The paper presents a systematic, high‑cadence variability study of active galactic nuclei (AGN) using γ‑ray light curves from the Fermi‑LAT Light Curve Repository. The authors selected 1 429 AGN with available 3‑day, 7‑day (weekly), and 30‑day (monthly) binned flux measurements, applied quality cuts including an outlier treatment and a test‑statistic threshold of TS > 4, and computed the normalized excess variance (NXS, σ²_NXS) as the primary variability metric. NXS is defined as the variance of the fluxes normalized by the squared mean flux, corrected for measurement errors, and the fractional variability F_var = max(0, √σ²_NXS) is used to ensure statistical robustness.

The analysis shows that σ²_NXS values are broadly similar across the three timescales, with most sources clustering around the 1:1 line when shorter‑timescale NXS is plotted against longer‑timescale NXS. A systematic tail of points lies below the 1:1 line, indicating that for a subset of AGN the variability amplitude modestly increases with the length of the observation window (σ²_NXS,short ≤ σ²_NXS,long). This behavior is visualized in Figure 1, a 3 × 3 matrix where rows correspond to spectral‑energy‑distribution (SED) classes—low‑synchrotron‑peak (LSP), intermediate‑synchrotron‑peak (ISP), and high‑synchrotron‑peak (HSP) blazars—and columns compare the three cadence pairs (7 d vs 3 d, 30 d vs 3 d, 30 d vs 7 d). Table 1 lists the number of sources that survive the quality cuts for each comparison, highlighting the dominance of LSP sources (e.g., 181 LSPs in the 30 d vs 7 d panel).
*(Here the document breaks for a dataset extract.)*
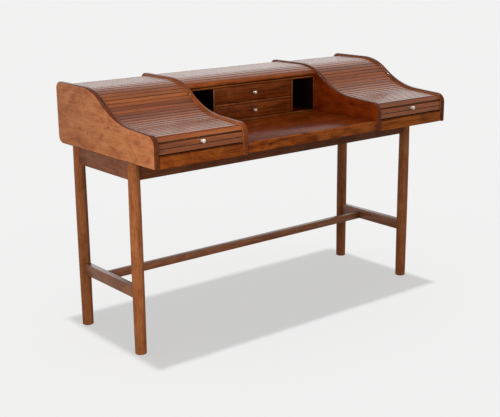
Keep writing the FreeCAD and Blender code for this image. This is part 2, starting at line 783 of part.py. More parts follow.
parts["pigeonhole_floor"] = board(
    "pigeonhole_floor", (f"-({CENTRE})", CENTRE), UNIT_DEPTH, (SURFACE, UNIT_FLOOR)
)
parts["pigeonhole_top"] = board(
    "pigeonhole_top", (f"-({CENTRE})", CENTRE), UNIT_DEPTH, (UNIT_CEILING, UNIT_TOP)
)
uprights = []
for hand, sign in SIDES.items():
    for place_name, low, high in (
        ("upright", f"{UPRIGHT} - unit_board / 2", f"{UPRIGHT} + unit_board / 2"),
        ("end", f"{CENTRE} - unit_board", CENTRE),
    ):
        uprights.append(
            board(
                f"{hand}_pigeonhole_{place_name}",
                mirrored(sign, low, high),
                UNIT_DEPTH,
                (UNIT_FLOOR, UNIT_CEILING),
            )
        )
parts["pigeonhole_uprights"] = group("pigeonhole_uprights", uprights)
DRAWER_HALF = f"{UPRIGHT} - unit_board / 2"
parts["drawer_shelf"] = board(
    "drawer_shelf", (f"-({DRAWER_HALF})", DRAWER_HALF), UNIT_DEPTH, (SHELF_BOTTOM, SHELF_TOP)
)

# ---------------------------------------------------------------------------------------------
# Knobs
# ---------------------------------------------------------------------------------------------


# The outline of a knob's head, from the neck to the front: each corner is its share of the largest
# radius and of the reach.
KNOB_HEAD = [(1.0, 0.5), (1.0, 0.75), (0.66, 1.0)]


def knob(name, width, reach, x, y, z):
    """A turned knob that points to the front."""
    body = new_body(name)
    profile = sketch_in(body, "XZ_Plane", f"{name}_profile")
    neck_top = KNOB_HEAD[0][1]
    polygon(
        profile,
        [("0", "0"), ("knob_neck / 2", "0"), ("knob_neck / 2", f"{neck_top} * {reach}")]
        + [(f"{across} * {width} / 2", f"{along} * {reach}") for across, along in KNOB_HEAD]
        + [("0", reach)],
    )
    revolve(body, profile)
    # it is turned about a standing axis and then laid over to point along -Y
    body.Placement = FreeCAD.Placement(V(0, 0, 0), FreeCAD.Rotation(V(1, 0, 0), 90))
    place(body, x, y, z)
    return body


for hand, sign in SIDES.items():
    near, far = mirrored(sign, BAY_INNER, BAY_OUTER)
    parts[f"{hand}_tambour_knob"] = knob(
        f"{hand}_tambour_knob",
        "curtain_knob",
        "curtain_knob_reach",
        f"(({near}) + ({far})) / 2",
        f"{FRONT} + slat_recess",
        f"leg_length + curtain_lift + {KNOB_SLAT + 0.5} * slat_pitch",
    )

# ---------------------------------------------------------------------------------------------
# Drawers
# ---------------------------------------------------------------------------------------------

DRAWERS = {"lower": (UNIT_FLOOR, SHELF_BOTTOM), "upper": (SHELF_TOP, UNIT_CEILING)}
FACE = f"{UNIT_FRONT} + drawer_front_set"
FACE_BACK = f"{UNIT_FRONT} + drawer_front_set + drawer_front_thickness"
FACE_HALF = f"{DRAWER_HALF} - drawer_gap"
BOX_HALF = f"{DRAWER_HALF} - drawer_side_gap"


for level, (bottom, top) in DRAWERS.items():
    parts[f"{level}_drawer_front"] = board(
        f"{level}_drawer_front",
        (f"-({FACE_HALF})", FACE_HALF),
        (FACE, FACE_BACK),
        (f"{bottom} + drawer_gap", f"{top} - drawer_gap"),
    )
    box_bottom = f"{bottom} + drawer_slide_gap"
    box_top = f"{top} - drawer_box_top_gap"
    box_back = f"{FACE_BACK} + drawer_length"
    inner = f"{BOX_HALF} - drawer_board"
    walls = [
        board(
            f"{level}_drawer_{hand}",
            mirrored(sign, inner, BOX_HALF),
            (FACE_BACK, box_back),
            (box_bottom, box_top),
        )
        for hand, sign in SIDES.items()
    ]
    walls.append(
        board(
            f"{level}_drawer_back",
            (f"-({inner})", inner),
            (f"{box_back} - drawer_board", box_back),
            (box_bottom, box_top),
        )
    )
    walls.append(
        board(
            f"{level}_drawer_bottom",
            (f"-({inner})", inner),
            (FACE_BACK, f"{box_back} - drawer_board"),
            (
                f"{box_bottom} + drawer_bottom_lift",
                f"{box_bottom} + drawer_bottom_lift + drawer_bottom",
            ),
        )
    )
    parts[f"{level}_drawer_box"] = group(f"{level}_drawer_box", walls)
    parts[f"{level}_drawer_knob"] = knob(
        f"{level}_drawer_knob",
        "drawer_knob",
        "drawer_knob_reach",
        "0",
        FACE,
        f"(({bottom}) + ({top})) / 2",
    )

# ---------------------------------------------------------------------------------------------
# Base: four turned legs, rails under the case and an H stretcher
# ---------------------------------------------------------------------------------------------

LEGS = {"front": FRONT_LEG_Y, "back": BACK_LEG_Y}


def turned_leg(name, x, y):
    """A round leg that swells gently between foot and top, turned about a standing axis."""
    body = new_body(name)
    profile = sketch_in(body, "XZ_Plane", f"{name}_profile")
    foot, middle, top = (size[part] / 2 for part in ("leg_foot", "leg_middle", "leg_top"))
    length, belly, bevel = size["leg_length"], size["leg_middle_height"], size["foot_bevel"]
    corners = [V(top, length, 0), V(0, length, 0), V(0, 0, 0), V(foot - bevel, 0, 0), V(foot, bevel, 0)]
    for start, end in zip(corners, corners[1:]):
        profile.addGeometry(Part.LineSegment(start, end))
    swell = len(corners) - 1
    profile.addGeometry(Part.Arc(corners[-1], V(middle, belly, 0), corners[0]))
    first, last = (1, 2) if profile.getPoint(swell, 1).y < length / 2 else (2, 1)
    for number in range(swell - 1):
        profile.addConstraint(Sketcher.Constraint("Coincident", number, 2, number + 1, 1))
    profile.addConstraint(Sketcher.Constraint("Coincident", swell - 1, 2, swell, first))
    profile.addConstraint(Sketcher.Constraint("Coincident", swell, last, 0, 1))
    for number, across, up in (
        (0, "leg_top / 2", "leg_length"),
        (1, "0", "leg_length"),
        (2, "0", "0"),
        (3, "leg_foot / 2 - foot_bevel", "0"),
        (swell, "leg_foot / 2", "foot_bevel"),
    ):
        end = first if number == swell else 1
        fix(profile, "DistanceX", -1, 1, number, end, formula=across)
        fix(profile, "DistanceY", -1, 1, number, end, formula=up)
    # a point on the arc sets its widest place
    profile.addGeometry(Part.Point(V(middle, belly, 0)), True)
    profile.addConstraint(Sketcher.Constraint("PointOnObject", swell + 1, 1, swell))
    fix(profile, "DistanceX", -1, 1, swell + 1, 1, formula="leg_middle / 2")
    fix(profile, "DistanceY", -1, 1, swell + 1, 1, formula="leg_middle_height")
    revolve(body, profile)
    place(body, x, y)
    return body


legs = {}
for hand, sign in SIDES.items():
    for end, y in LEGS.items():
        name = f"{end}_{hand}_leg"
        legs[end, hand] = turned_leg(name, f"{sign} * {LEG_X}", y)
        parts[name] = legs[end, hand]


def coped(name, rail, pair):
    """Cut a rail's ends to the two legs that it runs between."""
    return cut(name, rail, group(f"{name}_legs", pair))


def about(middle, thickness):
    return f"{middle} - {thickness} / 2", f"{middle} + {thickness} / 2"


for end, y in LEGS.items():
    name = f"{end}_apron"
    rail = board(
        f"{name}_rail",
        (f"-({LEG_X})", LEG_X),
        about(y, "apron_thickness"),
        (APRON_BOTTOM, "leg_length"),
    )
    parts[name] = coped(name, rail, [legs[end, hand] for hand in SIDES])

side_rails = {"apron": [], "stretcher": []}
for hand, sign in SIDES.items():
    pair = [legs[end, hand] for end in LEGS]
    for kind, up in (
        ("apron", (APRON_BOTTOM, "leg_length")),
        ("stretcher", ("stretcher_lift", "stretcher_lift + stretcher_height")),
    ):
        name = f"{hand}_side_{kind}"
        rail = board(
            f"{name}_rail",
            mirrored(sign, *about(LEG_X, f"{kind}_thickness")),
            (FRONT_LEG_Y, BACK_LEG_Y),
            up,
        )
        side_rails[kind].append(coped(name, rail, pair))
parts["side_aprons"] = group("side_aprons", side_rails["apron"])
parts["side_stretchers"] = group("side_stretchers", side_rails["stretcher"])

CROSS_END = f"{LEG_X} - stretcher_thickness / 2"
parts["long_stretcher"] = board(
    "long_stretcher",
    (f"-({CROSS_END})", CROSS_END),
    about(f"{BACK} - cross_setback", "cross_thickness"),
    ("cross_lift", "cross_lift + cross_height"),
)

# ---------------------------------------------------------------------------------------------
# Check and write
# ---------------------------------------------------------------------------------------------

doc.recompute()
for thing in doc.Objects:
    assert not {"Invalid", "Error"} & set(thing.State), f"{thing.Name} failed: {thing.State}"
os.makedirs("parts", exist_ok=True)
for name, piece in parts.items():
    piece.Label = name
    shape = piece.Shape
    assert not shape.isNull() and shape.isValid() and shape.Solids, f"{name} has no good shape"
    shape.exportStep(os.path.join("parts", f"{name}.step"))
print(f"{len(parts)} nodes, {sum(len(piece.Shape.Solids) for piece in parts.values())} solids")
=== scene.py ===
# %% [markdown]
# # A writing desk with two tambours
#
# The desk stands on four turned legs. Its case has four S-shaped sides. Between each outer pair runs
# a tambour: narrow slats glued to a canvas, whose ends ride in a groove in the sides. The boards are
# already drawn to size and packed, so this lesson loads them as a fixed frame and gives them what a
# drawing leaves out: eased edges, moulded slats, turned brass, canvas, and the figure of the wood.

# %% Load the frame
import json
import math

import bmesh
import bpy
from mathutils import Matrix, Vector


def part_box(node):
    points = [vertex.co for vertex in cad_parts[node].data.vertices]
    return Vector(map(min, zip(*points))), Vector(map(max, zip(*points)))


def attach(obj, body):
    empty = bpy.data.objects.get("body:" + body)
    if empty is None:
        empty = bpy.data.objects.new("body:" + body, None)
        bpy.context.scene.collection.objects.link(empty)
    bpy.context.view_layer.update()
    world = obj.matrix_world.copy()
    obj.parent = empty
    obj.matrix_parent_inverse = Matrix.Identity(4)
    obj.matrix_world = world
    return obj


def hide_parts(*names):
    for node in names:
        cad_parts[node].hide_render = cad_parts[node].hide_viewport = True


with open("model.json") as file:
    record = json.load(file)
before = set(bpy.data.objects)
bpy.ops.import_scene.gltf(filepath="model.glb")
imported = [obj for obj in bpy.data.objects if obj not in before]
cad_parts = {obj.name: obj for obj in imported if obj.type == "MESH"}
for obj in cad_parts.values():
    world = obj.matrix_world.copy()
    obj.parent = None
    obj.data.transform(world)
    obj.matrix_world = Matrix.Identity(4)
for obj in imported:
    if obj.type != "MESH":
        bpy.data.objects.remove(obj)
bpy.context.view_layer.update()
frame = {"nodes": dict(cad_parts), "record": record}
carried_by = {
    node: body
    for body, nodes in frame["record"]["behaviour"]["bodies"].items()
    for node in nodes
}

# %% [markdown]
# ## Camera
#
# Edges that are parallel on the desk run together in a picture, and where they meet gives the
# direction and the lens of the camera. It stands to the left of the desk, 3.9 m away, half a metre
# above the top of the case, and looks 15 degrees down through a 71 mm lens. A matrix for each turn
# keeps their order plain: roll about the lens, tilt, and then the turn about the vertical.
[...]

A clear dichotomy emerges between flat‑spectrum radio quasars (FSRQs), which are predominantly LSPs, and BL Lac objects. FSRQs exhibit the highest σ²_NXS values and the broadest distribution, consistent with γ‑ray emission dominated by external‑Compton (EC) processes that are intrinsically more variable. BL Lacs, especially HSPs, show lower variability amplitudes, reflecting synchrotron‑self‑Compton (SSC) dominated emission and more stable jet conditions. ISP sources appear to occupy an intermediate regime, possibly representing a transition between persistent and episodic variability.

The authors argue that short‑timescale, high‑amplitude variability is a powerful indicator of compact emission zones and efficient particle acceleration, making the identified most luminous and variable AGN prime targets for next‑generation very‑high‑energy (VHE) facilities such as the Cherenkov Telescope Array Observatory (CTAO), the ASTRI Mini‑Array, and the Southern Wide‑field Gamma‑ray Observatory (SWGO). By providing a unified variability metric across multiple timescales, the catalog can be directly incorporated into CTAO population forecasts and observation planning tools. Ongoing work includes extending the analysis to yearly timescales, integrating Swift X‑ray monitoring for multi‑wavelength variability studies, and refining variability‑informed extrapolations for VHE detectability predictions.

In summary, this study fills a gap left by existing Fermi‑LAT catalogs that only report long‑term variability, delivering a high‑cadence, statistically robust variability catalog that enhances our understanding of AGN jet physics and supports optimized observing strategies for upcoming γ‑ray observatories.